How Discrete and Continuous Diffusion Meet: Comprehensive Analysis of Discrete Diffusion Models via a Stochastic Integral Framework
Yinuo Ren, Haoxuan Chen, Grant M. Rotskoff, Lexing Ying
TL;DR
The paper addresses the limited theoretical analysis of discrete diffusion models by introducing a Lévy-type stochastic-integral framework built on Poisson random measures with evolving intensity. This approach yields a unified path-wise formulation for both forward and backward discrete diffusions and enables a change-of-measure analysis that links inference losses to KL divergence. It derives the first KL-based error bound for the τ-leaping scheme and provides a comprehensive comparison with the uniformization method, including explicit step bounds and complexity, under a set of practical assumptions. The framework relaxes several prior stringent conditions and establishes a principled basis for designing efficient, accurate discrete diffusion algorithms with rigorous error control across real-world applications. Overall, the work bridges discrete and continuous diffusion theories, offering tools to analyze and improve discrete diffusion models in diverse domains.
Abstract
Discrete diffusion models have gained increasing attention for their ability to model complex distributions with tractable sampling and inference. However, the error analysis for discrete diffusion models remains less well-understood. In this work, we propose a comprehensive framework for the error analysis of discrete diffusion models based on Lévy-type stochastic integrals.
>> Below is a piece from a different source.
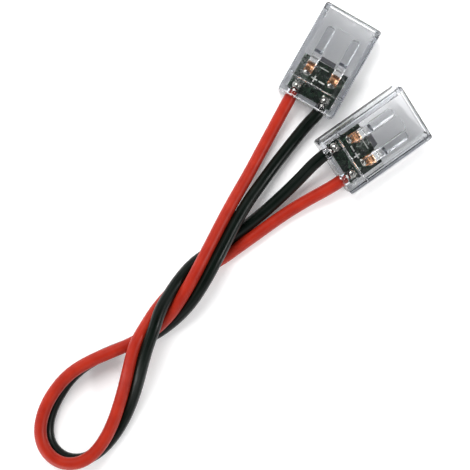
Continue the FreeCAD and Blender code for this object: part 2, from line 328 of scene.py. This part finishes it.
def core_curve(colour, sign, from_a, into_b, material):
    """A core as one smooth spline on its route's points, from inside housing A to inside housing B."""
    start = [Vector((sign * core_side, y, core_height)) for y in (insulation_end, straight_exit[colour])]
    end = [to_b @ Vector((-sign * core_side, y, core_height)) for y in (straight_exit["b"], insulation_end)]
    route = start + [Vector(p) for p in from_a] + core_points(sign) + [Vector(p) for p in into_b] + end
    name = colour + "_core"
    curve = bpy.data.curves.new(name, "CURVE")
    curve.dimensions = "3D"
    spline = curve.splines.new("NURBS")
    spline.points.add(len(route) - 1)
    for point, place in zip(spline.points, route):
        point.co = (*(place * mm), 1)
    spline.order_u = 3
    spline.use_endpoint_u = True
    spline.resolution_u = 12
    curve.bevel_depth = wire_diameter / 2 * mm
    curve.bevel_resolution = 10
    curve.use_fill_caps = True
    curve.materials.append(material)
    return new_object(name, curve)


def mapped(nodes, links, vector, scale):
    """Coordinates drawn out by a factor for each axis."""
    mapping = nodes.new("ShaderNodeMapping")
    mapping.inputs["Scale"].default_value = scale
    links.new(vector, mapping.inputs["Vector"])
    return mapping.outputs["Vector"]


def vinyl(name, dark, light, roughness, gloss):
    """Soft vinyl: satin, with faint drawn lines along the core and a slightly uneven skin."""
    material, nodes, links = new_material(name)
    shader, _ = surface(nodes, links)
    skin_scale = (150, 6.3, 1)
    drawn_scale = (12, 9, 1)
    play = 0.07
    skin = noise_of(nodes, links, mapped(nodes, links, coordinates(nodes, "UV"), skin_scale), 6, 3)
    drawn = noise_of(nodes, links, mapped(nodes, links, coordinates(nodes, "UV"), drawn_scale), 3, 4)
    cloudy = noise_of(nodes, links, coordinates(nodes), per_metre=420, detail=4)
    links.new(graded(nodes, links, cloudy, (0.3, dark), (0.7, light)), shader.inputs["Base Color"])
    links.new(spread(nodes, links, drawn, roughness - play, roughness + play), shader.inputs["Roughness"])
    shader.inputs["IOR"].default_value = 1.53
    shader.inputs["Specular IOR Level"].default_value = gloss
    relief(nodes, links, shader, skin, depth=0.000008)
    return material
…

By generalizing the Poisson random measure to that with a time-independent and state-dependent intensity, we rigorously establish a stochastic integral formulation of discrete diffusion models and provide the corresponding change of measure theorems that are intriguingly analogous to Itô integrals and Girsanov's theorem for their continuous counterparts. Our framework unifies and strengthens the current theoretical results on discrete diffusion models and obtains the first error bound for the $τ$-leaping scheme in KL divergence. With error sources clearly identified, our analysis gives new insight into the mathematical properties of discrete diffusion models and offers guidance for the design of efficient and accurate algorithms for real-world discrete diffusion model applications.